Born in Lima, Ohio, in 1956, Hamilton received a B.F.A. in textile design from the University of Kansas in 1979 and an M.F.A. in sculpture from the Yale School of Art in 1985. From 1985-1991, she taught on the faculty of the University of California at Santa Barbara. Hamilton has served on the faculty of The Ohio State University since 2001, where she is a Distinguished University Professor in the Department of Art.

Among her many honors, Hamilton has been the recipient of the Heinz Award, MacArthur Fellowship, United States Artists Fellowship, NEA Visual Arts Fellowship, Louis Comfort Tiffany Foundation Award, Skowhegan Medal for Sculpture and the Guggenheim Memorial Fellowship. She represented the United States in the 1991 Sao Paulo Bienal and the 1999 Venice Biennale, and has exhibited extensively around the world.
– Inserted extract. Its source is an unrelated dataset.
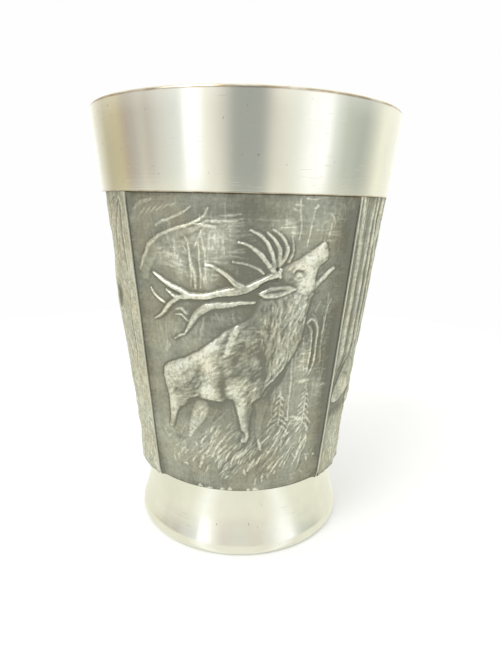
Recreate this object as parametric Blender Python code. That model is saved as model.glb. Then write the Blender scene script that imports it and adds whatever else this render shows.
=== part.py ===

Her major museum installations include Park Avenue Armory (2013); the Pulitzer Foundation for the Arts, St. Louis (2010); the Guggenheim Museum, New York (2009); Contemporary Art Museum, Kumamoto, Japan (2006); MASS MoCA, North Adams, Mass. (2003); The Musee d’art Contemporain, Lyon, France (1997); the Museum of Modern Art, New York (1994); the Tate Gallery, Liverpool (1994); and more.